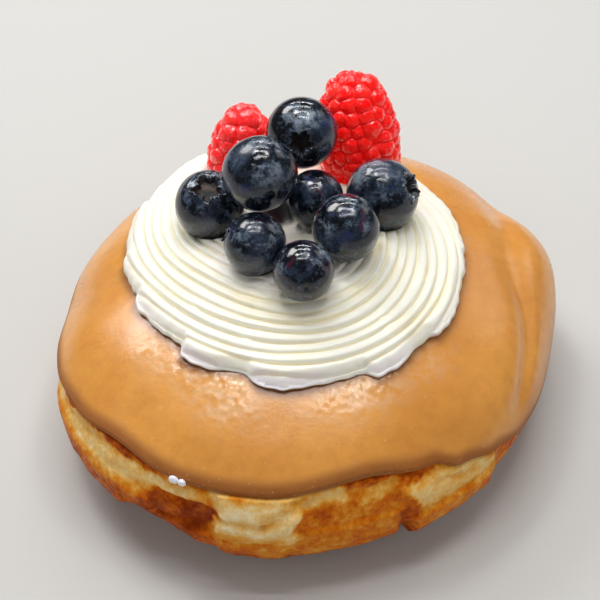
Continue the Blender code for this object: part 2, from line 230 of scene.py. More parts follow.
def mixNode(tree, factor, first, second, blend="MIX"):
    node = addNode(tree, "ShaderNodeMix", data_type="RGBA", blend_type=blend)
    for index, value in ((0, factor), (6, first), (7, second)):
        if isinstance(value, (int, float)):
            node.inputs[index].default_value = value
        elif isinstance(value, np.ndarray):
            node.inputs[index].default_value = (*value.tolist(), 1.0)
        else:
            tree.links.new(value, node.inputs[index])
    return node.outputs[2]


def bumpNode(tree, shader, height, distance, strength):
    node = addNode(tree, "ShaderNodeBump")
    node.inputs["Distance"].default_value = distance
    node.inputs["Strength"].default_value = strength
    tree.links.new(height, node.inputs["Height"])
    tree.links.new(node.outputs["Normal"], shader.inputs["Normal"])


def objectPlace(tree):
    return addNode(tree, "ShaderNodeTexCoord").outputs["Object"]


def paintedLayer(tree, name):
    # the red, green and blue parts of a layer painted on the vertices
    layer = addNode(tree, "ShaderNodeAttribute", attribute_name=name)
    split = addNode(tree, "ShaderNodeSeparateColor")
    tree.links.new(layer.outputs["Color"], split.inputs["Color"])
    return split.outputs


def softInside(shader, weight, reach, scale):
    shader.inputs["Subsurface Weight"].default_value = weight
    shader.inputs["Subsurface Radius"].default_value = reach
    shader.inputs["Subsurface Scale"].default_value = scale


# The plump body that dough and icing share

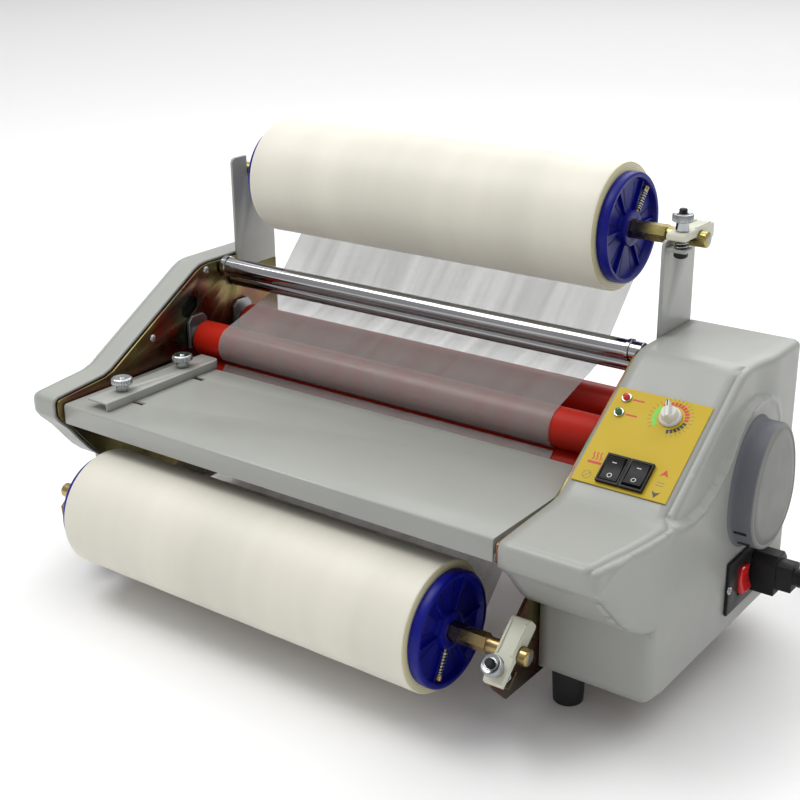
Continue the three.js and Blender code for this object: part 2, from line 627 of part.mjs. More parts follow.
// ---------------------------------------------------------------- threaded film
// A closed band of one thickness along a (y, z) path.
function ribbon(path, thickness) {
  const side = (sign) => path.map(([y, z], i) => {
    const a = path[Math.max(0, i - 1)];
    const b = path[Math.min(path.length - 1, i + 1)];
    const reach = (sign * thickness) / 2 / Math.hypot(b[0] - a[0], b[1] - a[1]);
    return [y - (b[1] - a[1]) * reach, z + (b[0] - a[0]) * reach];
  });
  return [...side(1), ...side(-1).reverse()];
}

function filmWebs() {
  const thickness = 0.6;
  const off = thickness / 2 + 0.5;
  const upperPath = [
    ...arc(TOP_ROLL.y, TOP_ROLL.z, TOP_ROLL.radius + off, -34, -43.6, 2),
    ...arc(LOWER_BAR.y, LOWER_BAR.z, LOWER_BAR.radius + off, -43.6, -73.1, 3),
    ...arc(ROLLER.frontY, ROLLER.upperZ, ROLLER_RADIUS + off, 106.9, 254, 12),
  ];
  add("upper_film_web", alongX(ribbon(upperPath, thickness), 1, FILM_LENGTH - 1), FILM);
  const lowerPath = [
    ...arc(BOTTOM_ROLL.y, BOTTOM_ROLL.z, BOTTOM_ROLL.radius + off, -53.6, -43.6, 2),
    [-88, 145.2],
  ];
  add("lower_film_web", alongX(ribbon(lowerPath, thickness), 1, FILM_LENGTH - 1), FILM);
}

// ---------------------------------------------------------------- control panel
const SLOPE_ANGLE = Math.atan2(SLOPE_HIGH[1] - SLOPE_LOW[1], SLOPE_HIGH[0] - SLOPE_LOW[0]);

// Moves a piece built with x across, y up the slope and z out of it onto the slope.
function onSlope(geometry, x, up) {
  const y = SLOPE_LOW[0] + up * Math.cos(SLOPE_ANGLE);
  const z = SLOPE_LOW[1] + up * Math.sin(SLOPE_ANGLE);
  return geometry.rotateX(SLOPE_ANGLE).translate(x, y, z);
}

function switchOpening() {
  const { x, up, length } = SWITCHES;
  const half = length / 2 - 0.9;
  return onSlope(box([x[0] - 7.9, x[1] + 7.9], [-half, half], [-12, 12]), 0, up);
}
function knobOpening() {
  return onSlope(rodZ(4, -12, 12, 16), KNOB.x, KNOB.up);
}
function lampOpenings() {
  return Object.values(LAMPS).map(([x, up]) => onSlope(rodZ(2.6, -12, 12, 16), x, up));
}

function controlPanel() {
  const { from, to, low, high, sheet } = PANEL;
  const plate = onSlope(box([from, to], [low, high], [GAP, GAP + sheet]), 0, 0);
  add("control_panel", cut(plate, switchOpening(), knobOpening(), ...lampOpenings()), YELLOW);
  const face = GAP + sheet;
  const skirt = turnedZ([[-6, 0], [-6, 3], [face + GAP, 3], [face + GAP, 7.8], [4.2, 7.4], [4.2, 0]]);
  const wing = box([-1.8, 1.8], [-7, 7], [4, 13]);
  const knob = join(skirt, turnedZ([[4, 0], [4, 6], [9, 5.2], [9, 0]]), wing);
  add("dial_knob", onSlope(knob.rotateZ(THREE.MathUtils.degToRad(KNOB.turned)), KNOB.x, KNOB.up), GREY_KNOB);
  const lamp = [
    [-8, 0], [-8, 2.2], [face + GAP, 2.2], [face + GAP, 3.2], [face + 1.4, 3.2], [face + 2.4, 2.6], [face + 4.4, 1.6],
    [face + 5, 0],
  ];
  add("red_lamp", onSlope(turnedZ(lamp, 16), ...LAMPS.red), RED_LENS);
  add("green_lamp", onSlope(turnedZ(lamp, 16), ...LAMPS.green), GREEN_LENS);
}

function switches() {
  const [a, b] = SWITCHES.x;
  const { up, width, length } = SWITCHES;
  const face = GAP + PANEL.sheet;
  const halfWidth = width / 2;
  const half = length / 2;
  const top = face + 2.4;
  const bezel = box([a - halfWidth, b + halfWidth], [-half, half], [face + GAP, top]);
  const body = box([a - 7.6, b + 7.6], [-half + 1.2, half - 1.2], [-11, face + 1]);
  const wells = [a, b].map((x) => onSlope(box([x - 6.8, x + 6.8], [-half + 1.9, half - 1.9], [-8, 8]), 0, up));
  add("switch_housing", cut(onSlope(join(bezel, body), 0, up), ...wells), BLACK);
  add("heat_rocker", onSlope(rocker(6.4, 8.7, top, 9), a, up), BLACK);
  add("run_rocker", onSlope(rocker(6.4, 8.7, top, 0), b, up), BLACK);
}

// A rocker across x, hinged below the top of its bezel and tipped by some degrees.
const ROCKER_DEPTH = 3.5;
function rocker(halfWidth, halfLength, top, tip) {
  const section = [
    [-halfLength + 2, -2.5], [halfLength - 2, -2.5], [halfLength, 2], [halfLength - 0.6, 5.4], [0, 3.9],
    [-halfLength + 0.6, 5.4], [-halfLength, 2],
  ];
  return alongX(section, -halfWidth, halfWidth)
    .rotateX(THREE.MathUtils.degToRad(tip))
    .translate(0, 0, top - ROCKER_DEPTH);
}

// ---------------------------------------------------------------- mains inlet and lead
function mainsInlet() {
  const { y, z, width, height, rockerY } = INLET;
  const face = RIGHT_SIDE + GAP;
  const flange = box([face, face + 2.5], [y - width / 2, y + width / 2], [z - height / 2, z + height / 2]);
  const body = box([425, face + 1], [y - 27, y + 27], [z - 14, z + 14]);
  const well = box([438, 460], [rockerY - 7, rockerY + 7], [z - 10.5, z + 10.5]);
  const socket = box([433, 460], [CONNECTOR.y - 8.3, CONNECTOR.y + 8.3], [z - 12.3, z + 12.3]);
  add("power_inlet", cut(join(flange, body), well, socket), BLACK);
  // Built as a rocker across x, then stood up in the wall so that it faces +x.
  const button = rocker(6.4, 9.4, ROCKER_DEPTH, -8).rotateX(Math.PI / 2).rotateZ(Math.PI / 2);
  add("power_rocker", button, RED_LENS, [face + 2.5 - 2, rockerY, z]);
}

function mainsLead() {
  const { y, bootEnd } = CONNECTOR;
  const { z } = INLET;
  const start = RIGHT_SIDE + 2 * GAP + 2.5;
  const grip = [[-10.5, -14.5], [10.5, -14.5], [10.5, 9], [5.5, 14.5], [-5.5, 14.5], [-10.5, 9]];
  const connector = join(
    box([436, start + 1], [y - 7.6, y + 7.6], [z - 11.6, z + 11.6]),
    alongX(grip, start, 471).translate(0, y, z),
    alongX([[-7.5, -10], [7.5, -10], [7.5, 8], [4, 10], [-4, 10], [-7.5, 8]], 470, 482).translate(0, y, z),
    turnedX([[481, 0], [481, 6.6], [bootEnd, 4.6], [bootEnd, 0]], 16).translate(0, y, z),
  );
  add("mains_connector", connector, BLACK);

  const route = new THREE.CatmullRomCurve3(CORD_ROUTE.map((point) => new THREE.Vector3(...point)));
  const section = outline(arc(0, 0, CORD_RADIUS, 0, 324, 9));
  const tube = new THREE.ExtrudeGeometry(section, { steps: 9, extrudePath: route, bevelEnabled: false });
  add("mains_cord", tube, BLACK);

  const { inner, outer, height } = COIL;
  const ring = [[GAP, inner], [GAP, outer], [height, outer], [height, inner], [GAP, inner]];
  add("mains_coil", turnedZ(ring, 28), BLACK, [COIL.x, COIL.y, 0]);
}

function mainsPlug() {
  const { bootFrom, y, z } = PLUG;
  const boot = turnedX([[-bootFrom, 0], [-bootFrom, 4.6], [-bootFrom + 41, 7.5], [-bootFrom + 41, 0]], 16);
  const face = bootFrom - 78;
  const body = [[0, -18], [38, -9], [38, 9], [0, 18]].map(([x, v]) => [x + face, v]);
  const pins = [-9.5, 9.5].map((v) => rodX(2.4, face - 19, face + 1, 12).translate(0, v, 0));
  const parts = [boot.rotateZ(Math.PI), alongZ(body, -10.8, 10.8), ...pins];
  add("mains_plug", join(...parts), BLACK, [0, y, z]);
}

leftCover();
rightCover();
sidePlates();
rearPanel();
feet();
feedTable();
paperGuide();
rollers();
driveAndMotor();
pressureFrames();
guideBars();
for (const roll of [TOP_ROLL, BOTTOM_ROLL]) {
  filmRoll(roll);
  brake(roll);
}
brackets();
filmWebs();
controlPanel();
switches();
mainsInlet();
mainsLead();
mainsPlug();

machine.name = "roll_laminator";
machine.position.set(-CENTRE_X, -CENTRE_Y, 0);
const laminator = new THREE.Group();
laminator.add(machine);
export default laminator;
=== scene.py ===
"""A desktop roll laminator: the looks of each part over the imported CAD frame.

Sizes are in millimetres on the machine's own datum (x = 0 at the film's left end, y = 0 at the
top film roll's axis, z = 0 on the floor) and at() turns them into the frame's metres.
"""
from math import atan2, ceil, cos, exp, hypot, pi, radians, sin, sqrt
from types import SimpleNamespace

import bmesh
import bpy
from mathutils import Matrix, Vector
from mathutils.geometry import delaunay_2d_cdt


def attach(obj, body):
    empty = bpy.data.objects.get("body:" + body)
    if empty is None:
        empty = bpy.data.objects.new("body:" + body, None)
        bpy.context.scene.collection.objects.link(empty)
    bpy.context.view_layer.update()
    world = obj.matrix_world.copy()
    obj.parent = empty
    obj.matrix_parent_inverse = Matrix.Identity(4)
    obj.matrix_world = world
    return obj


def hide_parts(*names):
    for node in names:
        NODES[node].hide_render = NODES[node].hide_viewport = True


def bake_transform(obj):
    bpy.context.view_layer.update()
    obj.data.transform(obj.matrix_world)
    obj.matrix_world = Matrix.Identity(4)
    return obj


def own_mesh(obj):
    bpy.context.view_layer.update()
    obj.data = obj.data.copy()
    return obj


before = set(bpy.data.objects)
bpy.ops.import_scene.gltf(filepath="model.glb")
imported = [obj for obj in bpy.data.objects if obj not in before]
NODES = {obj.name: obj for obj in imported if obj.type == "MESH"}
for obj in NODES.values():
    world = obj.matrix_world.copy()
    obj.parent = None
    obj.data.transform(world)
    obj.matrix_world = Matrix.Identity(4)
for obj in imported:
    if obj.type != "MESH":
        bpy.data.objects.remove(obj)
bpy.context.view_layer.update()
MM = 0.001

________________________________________

Task requirements ▸
Everything from the first line of the records above to the line containing "# The plump body that dough and icing share", inclusive, should be repeated exactly; leave out the rest.

Task output ▸
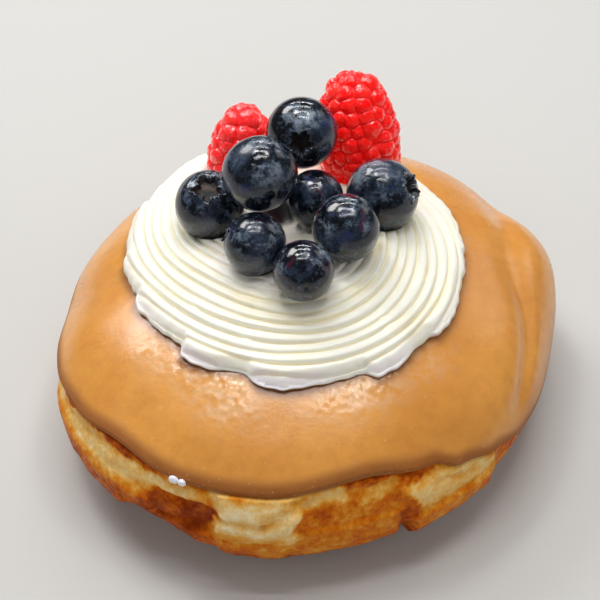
Continue the Blender code for this object: part 2, from line 230 of scene.py. More parts follow.
def mixNode(tree, factor, first, second, blend="MIX"):
    node = addNode(tree, "ShaderNodeMix", data_type="RGBA", blend_type=blend)
    for index, value in ((0, factor), (6, first), (7, second)):
        if isinstance(value, (int, float)):
            node.inputs[index].default_value = value
        elif isinstance(value, np.ndarray):
            node.inputs[index].default_value = (*value.tolist(), 1.0)
        else:
            tree.links.new(value, node.inputs[index])
    return node.outputs[2]


def bumpNode(tree, shader, height, distance, strength):
    node = addNode(tree, "ShaderNodeBump")
    node.inputs["Distance"].default_value = distance
    node.inputs["Strength"].default_value = strength
    tree.links.new(height, node.inputs["Height"])
    tree.links.new(node.outputs["Normal"], shader.inputs["Normal"])


def objectPlace(tree):
    return addNode(tree, "ShaderNodeTexCoord").outputs["Object"]


def paintedLayer(tree, name):
    # the red, green and blue parts of a layer painted on the vertices
    layer = addNode(tree, "ShaderNodeAttribute", attribute_name=name)
    split = addNode(tree, "ShaderNodeSeparateColor")
    tree.links.new(layer.outputs["Color"], split.inputs["Color"])
    return split.outputs


def softInside(shader, weight, reach, scale):
    shader.inputs["Subsurface Weight"].default_value = weight
    shader.inputs["Subsurface Radius"].default_value = reach
    shader.inputs["Subsurface Scale"].default_value = scale


# The plump body that dough and icing share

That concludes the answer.